Réutilisation économiquement attrayante
Enfin, la réutilisation des bâtiments et des infrastructures existants devrait devenir plus attrayante économiquement que la démolition. Imposer des normes ne suffit pas.
Il est aussi nécessaire de moderniser l’utilisation du sol et d’innover dans les équipements et les services municipaux pour encourager la réutilisation des matériaux. Cela pourrait inclure la mise à disposition d’équipements et de zones dédiées à la déconstruction, ou la création de centres de reconditionnement stratégiquement localisés dans la ville avec de nouveaux services publics en logistique afin de faire de la réutilisation une option naturelle pour les développeurs.
Repenser la structure
Ce ne sont que quelques exemples, mais ils illustrent bien l’importance de poursuivre la recherche sur le potentiel de contribution de la planification urbaine au déploiement de l’économie circulaire.
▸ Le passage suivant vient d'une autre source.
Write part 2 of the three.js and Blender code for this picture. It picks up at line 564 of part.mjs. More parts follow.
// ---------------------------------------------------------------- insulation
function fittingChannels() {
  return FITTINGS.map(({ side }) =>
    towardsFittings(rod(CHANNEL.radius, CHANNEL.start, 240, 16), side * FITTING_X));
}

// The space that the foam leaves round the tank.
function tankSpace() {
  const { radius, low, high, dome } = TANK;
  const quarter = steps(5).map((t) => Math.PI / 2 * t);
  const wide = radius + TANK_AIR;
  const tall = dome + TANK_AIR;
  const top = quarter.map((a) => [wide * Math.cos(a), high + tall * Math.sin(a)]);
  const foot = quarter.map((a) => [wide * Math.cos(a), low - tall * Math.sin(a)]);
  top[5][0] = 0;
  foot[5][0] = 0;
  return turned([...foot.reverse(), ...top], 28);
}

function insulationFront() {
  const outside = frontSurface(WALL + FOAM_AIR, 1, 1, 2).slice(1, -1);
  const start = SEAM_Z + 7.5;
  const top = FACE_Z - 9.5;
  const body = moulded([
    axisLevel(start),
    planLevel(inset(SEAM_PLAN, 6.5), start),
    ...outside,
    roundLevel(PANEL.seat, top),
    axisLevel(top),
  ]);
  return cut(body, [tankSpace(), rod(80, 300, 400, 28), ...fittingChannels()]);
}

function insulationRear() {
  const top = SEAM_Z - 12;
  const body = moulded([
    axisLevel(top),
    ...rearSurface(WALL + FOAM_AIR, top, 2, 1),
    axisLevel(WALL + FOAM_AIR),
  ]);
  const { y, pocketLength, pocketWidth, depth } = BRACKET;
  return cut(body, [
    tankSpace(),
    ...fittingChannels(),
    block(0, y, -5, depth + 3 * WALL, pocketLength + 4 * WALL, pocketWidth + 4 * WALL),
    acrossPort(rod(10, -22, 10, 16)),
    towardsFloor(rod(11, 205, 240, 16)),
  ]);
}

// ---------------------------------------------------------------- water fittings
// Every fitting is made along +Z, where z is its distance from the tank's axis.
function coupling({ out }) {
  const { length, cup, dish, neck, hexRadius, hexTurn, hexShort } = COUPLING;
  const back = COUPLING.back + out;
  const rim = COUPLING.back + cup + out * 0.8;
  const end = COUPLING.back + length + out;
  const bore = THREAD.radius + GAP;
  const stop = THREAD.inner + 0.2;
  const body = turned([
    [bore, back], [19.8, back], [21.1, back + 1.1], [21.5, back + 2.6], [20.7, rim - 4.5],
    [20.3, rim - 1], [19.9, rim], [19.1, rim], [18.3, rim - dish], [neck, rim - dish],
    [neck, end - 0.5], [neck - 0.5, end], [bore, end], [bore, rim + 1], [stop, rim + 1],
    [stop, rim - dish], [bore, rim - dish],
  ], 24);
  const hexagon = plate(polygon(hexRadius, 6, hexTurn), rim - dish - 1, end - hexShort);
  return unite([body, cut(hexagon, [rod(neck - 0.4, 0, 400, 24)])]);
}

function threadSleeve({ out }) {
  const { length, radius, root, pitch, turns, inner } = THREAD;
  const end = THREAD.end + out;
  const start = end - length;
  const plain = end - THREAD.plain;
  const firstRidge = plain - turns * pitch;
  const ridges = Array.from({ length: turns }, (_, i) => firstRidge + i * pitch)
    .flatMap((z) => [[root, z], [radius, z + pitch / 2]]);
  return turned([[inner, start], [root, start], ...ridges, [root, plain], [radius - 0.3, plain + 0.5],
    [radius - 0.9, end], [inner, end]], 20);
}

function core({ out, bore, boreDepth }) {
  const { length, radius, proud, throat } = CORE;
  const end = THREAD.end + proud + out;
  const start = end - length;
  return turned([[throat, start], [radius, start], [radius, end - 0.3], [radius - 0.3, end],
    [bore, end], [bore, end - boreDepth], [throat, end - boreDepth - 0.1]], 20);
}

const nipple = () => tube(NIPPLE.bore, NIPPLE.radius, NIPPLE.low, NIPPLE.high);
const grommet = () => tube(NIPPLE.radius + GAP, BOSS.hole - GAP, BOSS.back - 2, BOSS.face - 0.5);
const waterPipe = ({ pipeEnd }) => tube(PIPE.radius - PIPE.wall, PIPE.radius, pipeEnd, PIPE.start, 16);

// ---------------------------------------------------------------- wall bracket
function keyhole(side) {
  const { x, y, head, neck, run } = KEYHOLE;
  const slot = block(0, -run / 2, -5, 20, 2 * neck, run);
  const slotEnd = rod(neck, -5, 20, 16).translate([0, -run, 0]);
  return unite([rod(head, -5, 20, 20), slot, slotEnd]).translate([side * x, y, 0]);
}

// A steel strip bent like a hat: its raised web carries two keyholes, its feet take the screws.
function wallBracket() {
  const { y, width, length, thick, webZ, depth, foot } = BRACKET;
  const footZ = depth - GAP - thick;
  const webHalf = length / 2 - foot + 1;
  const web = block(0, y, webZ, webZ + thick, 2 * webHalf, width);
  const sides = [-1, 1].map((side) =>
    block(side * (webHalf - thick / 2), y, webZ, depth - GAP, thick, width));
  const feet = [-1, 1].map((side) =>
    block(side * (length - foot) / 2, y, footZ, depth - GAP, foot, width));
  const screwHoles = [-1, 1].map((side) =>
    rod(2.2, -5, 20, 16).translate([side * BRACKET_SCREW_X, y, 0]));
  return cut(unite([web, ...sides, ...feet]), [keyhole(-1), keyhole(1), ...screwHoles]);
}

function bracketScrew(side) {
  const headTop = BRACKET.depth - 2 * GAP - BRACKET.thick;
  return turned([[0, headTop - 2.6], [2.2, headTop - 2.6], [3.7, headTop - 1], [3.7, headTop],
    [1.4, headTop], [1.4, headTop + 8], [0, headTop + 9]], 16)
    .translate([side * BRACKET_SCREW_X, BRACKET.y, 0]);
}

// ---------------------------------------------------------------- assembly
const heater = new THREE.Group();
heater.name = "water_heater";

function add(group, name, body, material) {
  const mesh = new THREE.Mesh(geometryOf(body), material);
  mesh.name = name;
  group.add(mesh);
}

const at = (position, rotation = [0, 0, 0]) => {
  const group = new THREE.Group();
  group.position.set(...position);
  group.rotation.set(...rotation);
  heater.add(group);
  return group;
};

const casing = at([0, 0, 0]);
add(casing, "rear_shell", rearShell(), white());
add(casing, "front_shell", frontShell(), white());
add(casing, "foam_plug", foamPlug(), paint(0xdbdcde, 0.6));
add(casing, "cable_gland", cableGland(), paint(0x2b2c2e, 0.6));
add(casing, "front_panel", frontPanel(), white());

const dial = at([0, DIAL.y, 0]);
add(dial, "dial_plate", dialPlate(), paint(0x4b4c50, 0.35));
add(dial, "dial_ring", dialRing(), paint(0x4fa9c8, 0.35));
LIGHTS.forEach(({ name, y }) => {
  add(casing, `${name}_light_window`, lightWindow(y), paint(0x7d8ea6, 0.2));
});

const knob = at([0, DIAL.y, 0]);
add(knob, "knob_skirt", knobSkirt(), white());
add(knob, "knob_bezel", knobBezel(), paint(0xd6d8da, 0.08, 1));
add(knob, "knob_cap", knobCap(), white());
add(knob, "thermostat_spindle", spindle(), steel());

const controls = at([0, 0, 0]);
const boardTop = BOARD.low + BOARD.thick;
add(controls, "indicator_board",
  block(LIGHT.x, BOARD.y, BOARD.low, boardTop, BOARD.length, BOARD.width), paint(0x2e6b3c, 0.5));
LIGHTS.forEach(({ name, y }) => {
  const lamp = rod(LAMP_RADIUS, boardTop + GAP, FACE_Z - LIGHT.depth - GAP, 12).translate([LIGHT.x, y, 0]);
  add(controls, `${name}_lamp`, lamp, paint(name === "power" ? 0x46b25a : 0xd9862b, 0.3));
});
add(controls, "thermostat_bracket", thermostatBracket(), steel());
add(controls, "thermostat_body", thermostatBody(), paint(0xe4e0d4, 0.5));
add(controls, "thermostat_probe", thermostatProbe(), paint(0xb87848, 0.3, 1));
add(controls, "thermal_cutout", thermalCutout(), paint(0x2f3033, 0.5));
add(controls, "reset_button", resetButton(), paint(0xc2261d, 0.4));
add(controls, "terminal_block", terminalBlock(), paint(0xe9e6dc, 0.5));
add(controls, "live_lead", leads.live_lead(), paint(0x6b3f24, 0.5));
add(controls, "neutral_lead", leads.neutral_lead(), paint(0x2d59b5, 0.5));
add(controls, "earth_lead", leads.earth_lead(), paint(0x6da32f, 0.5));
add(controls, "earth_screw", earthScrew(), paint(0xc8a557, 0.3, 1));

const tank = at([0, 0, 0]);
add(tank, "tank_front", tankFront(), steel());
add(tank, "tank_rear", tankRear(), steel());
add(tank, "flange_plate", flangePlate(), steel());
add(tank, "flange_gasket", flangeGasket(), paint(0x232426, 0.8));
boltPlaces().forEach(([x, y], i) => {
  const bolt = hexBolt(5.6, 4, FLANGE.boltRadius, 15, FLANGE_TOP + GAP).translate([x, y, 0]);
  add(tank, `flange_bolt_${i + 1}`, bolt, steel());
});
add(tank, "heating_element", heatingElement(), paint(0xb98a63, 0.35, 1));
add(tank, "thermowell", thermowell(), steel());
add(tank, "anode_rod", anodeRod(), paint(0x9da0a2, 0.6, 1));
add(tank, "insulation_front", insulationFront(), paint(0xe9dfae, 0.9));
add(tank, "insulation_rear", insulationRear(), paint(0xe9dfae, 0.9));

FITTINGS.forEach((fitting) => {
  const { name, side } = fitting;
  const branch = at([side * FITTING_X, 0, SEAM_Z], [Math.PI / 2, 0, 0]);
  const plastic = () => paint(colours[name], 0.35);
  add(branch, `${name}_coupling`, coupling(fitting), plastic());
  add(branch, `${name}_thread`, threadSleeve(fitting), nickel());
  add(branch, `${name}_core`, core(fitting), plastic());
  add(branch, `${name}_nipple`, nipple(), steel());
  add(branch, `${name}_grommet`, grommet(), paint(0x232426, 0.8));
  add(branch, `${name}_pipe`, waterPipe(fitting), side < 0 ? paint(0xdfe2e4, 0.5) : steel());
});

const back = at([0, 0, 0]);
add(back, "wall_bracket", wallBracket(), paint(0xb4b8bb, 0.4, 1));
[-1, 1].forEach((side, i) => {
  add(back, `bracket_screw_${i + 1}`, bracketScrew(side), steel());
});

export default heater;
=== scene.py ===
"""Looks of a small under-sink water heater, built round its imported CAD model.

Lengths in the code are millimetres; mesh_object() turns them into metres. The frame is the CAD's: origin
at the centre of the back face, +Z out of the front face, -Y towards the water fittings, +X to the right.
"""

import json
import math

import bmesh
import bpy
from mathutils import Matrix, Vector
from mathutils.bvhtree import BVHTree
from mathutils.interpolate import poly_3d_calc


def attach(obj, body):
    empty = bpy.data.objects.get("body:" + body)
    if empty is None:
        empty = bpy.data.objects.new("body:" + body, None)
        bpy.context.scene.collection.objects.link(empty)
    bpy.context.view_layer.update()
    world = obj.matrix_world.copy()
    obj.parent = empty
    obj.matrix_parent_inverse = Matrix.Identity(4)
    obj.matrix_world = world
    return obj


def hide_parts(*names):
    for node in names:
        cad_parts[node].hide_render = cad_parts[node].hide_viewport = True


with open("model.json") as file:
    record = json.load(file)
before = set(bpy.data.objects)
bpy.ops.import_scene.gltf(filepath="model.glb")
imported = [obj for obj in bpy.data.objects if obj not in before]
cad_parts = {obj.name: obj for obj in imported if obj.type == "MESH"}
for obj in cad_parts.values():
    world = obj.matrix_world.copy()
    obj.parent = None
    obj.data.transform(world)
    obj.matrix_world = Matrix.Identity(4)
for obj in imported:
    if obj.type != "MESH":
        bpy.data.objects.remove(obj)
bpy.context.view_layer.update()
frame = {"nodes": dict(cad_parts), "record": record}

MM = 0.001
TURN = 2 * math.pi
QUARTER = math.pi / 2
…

Les activités économiques et la structure urbaine sont intrinsèquement liées et se renforcent mutuellement. Pour que la circularité puisse devenir la norme, elle doit être structurellement avantageuse, en termes de coûts et de praticité, pour tous les acteurs sociaux et économiques.
Intervenir sur la configuration des composantes urbaines est indispensable et fait partie des solutions. Après tout, atteindre de nouveaux horizons nécessite parfois d’améliorer le navire, pas juste de changer de cap.